Christ the true Bread from
heaven was so made sin for his people, he so bore the sins of many, that with
the iniquities of his people laid on him, God justly bruised Christ for our
iniquities. Our Substitute was broken,
beaten, pounded, ground to powder like as a corn of wheat is bruised so that he
might put away our sins and we might feed and feast freely upon the Bread of
life.
Application: Believer, try to put everything out of
your thoughts and hear Christ say to you personally, this broken piece of bread
represents “my body, which is broken for you.”
·
His
Body Which Knew No Sin
·
His
Body in which righteousness was established and the law fulfilled
·
His
body which bore our sins
·
His
Body which he sacrificed for us
·
Remember
what it cost him to say to you, ‘I will be thou clean.”
·
Remember
what he suffered in his body that you might be justified freely.
II. THE WINE—V25:
After the same manner also he took the cup, when he had supped, saying,
This cup is the new testament in my blood: this do ye, as oft as ye drink it,
in remembrance of me.
The wine represents Christ shedding his own blood by
which he put away the sin of everyone for whom he died.
Leviticus 17: For the life
of the flesh is in the blood: and I have given it to you upon the altar
to make an atonement for your souls: for it is the blood that
maketh an atonement for the soul.
Hebrews
1:…3: when he had by himself purged our sins, sat down on the right hand of the
Majesty on high;…9: 2: And almost all things are by the law purged with blood;
and without shedding of blood is no remission.
Christ
Jesus shed his own blood--his life for the life of his people--and put away our
sin by the sacrifice of himself—by shedding his own blood.
Ephesians 1: 7: In whom we
have redemption through his blood, the forgiveness of sins, according to the
riches of his grace;
Hebrews 9: 14: How much more
shall the blood of Christ, who through the eternal Spirit offered himself
without spot to God, purge your conscience from dead works to serve the living
God?
Salvation
is not in your works—it is in Christ’s blood.
Justification is not by your good deeds—in his finished work.
Romans 5: 9:…being now justified
by his blood,…
Romans
3: 24: Being justified freely by his grace through the redemption that is in
Christ Jesus: 25 Whom God hath set forth
to be a propitiation through faith in his blood, to declare his
righteousness for the remission of sins that are past, through the forbearance
of God; 26 To declare, I say, at
this time his righteousness: that he might be just, and the justifier of him
which believeth in Jesus. 27: Where is boasting then?
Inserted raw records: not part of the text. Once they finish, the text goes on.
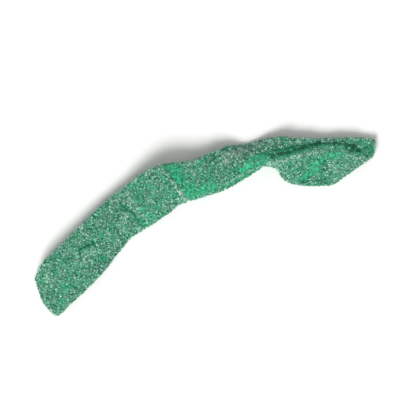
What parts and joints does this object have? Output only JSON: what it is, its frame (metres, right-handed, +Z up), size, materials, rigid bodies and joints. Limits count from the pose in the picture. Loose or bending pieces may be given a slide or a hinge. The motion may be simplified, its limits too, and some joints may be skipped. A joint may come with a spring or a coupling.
{
  "type": "sour belt candy",
  "caption": "Long flat ribbon of chewy green sour candy under a coat of sugar, lying loosely with a low hump, one side folded down and one corner cut off.",
  "frame": {"origin": "on the floor under the middle of the belt's overall box", "axes": "+X along the belt's long way towards the end with the cut corner, +Y towards its far side, +Z up"},
  "size_m": [0.1658, 0.043, 0.0151],
  "materials": {
    "sugared_candy": "chewy translucent green candy, matt under a coat of fine sugar crystals"
  },
  "bodies": {
    "root": {"sour_belt": "sugared_candy"}
  },
  "joints": []
}
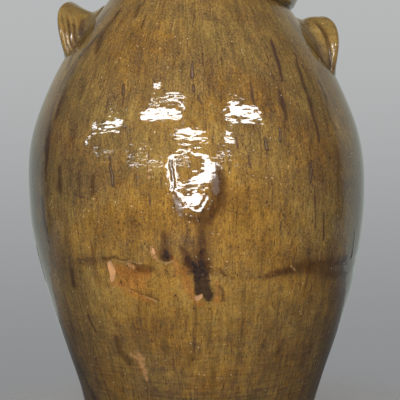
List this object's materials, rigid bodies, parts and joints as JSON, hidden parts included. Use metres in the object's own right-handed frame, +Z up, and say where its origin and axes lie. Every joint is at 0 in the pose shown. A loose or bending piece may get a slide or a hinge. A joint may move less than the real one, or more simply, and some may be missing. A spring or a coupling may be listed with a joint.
{
  "type": "stoneware storage jar",
  "caption": "Large egg-shaped storage jar of glazed stoneware, open at the top, with a rolled rim that leans a little and a thick lug handle on each side of the shoulder.",
  "frame": {"origin": "middle of the flat foot, on the axis the jar was turned on", "axes": "+Z up along the turning axis, -Y the front that the picture shows, +X to the viewer's right, so the two handles stand at -X and +X"},
  "size_m": [0.34, 0.34, 0.4875],
  "materials": {
    "glaze": "glossy olive-brown alkaline glaze, runny and streaked, over tan stoneware"
  },
  "bodies": {
    "root": {"lower_wall": "glaze", "upper_wall": "glaze", "rim_collar": "glaze", "left_handle": "glaze", "right_handle": "glaze"}
  },
  "joints": []
}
It is excluded. By
what law? of works? Nay: but by the law of faith. 28 Therefore we conclude that a man is justified
by faith without the deeds of the law.
III. THE TAKING AND EATING—24:
And when he had given thanks, he brake it, and said, Take, eat.
“Jesus
took bread, and blessed it, and brake it,” he held it out to his disciples and
said, “Take, eat!” When they took it, and ate it the bread became theirs and
became one with them. The taking and eating of these elements
symbolizes our receiving—taking—Christ through faith and living upon him. When Christ speaks to the heart made new and
says, “Take, eat”—his child takes into himself all that Christ is and all that
Christ freely gives.
All
spiritual blessings are of God who blessed us with all spiritual blessing in
Christ when he chose us in him. We
receive those blessings when we take and eat of him through faith.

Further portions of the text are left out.